Data Pipeline Automation Script
PlannedA CLI tool that ingests raw data from files or APIs, validates and transforms it with pandas, then loads it into a SQLite or PostgreSQL database. Full schema validation, logging, and pytest coverage.
Overview
A command-line ETL pipeline that demonstrates production-quality Python scripting at the data layer.
Problem
Raw data from external sources is messy — wrong types, missing values, inconsistent schemas. Manually cleaning it is error-prone and not repeatable. This project automates the entire ingest-transform-load cycle.
Approach
Built as a modular CLI tool with three clear layers: Extractor (reads CSV/JSON/API), Transformer (validates schema, cleans with pandas), and Loader (writes to DB via SQLAlchemy).
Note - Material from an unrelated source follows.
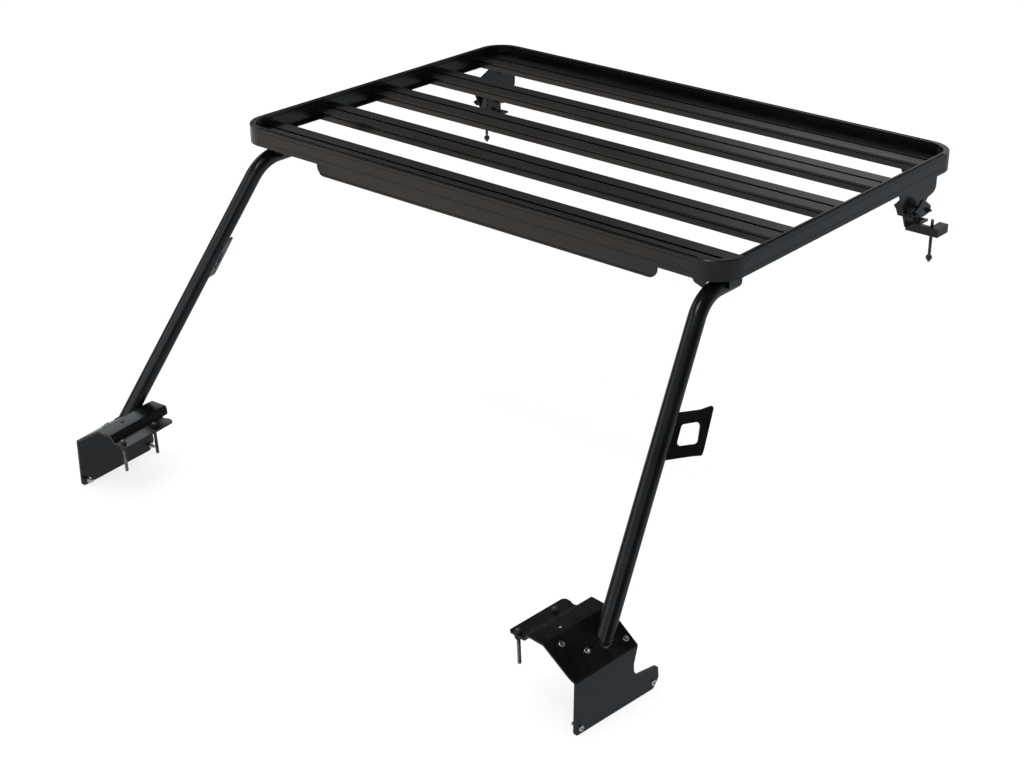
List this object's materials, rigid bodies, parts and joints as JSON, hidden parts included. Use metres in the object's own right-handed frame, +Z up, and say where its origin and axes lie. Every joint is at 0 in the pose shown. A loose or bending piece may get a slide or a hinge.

Config-driven via YAML so it works on any dataset without code changes.
Tech Stack
- Python 3.12 — core language
- pandas — data transformation and cleaning
- SQLAlchemy — database abstraction layer
- Typer — CLI framework with auto-generated help
- pytest — unit test coverage
Key Decisions
- Used
if_exists="append"in the loader with dedup logic in the transformer to make the pipeline idempotent - Config via YAML + .env to separate structure from secrets
- Modular class design so each layer is independently testable
What I’d Do Differently
Add streaming support for very large files using pandas chunksize parameter from the start, rather than loading entire files into memory.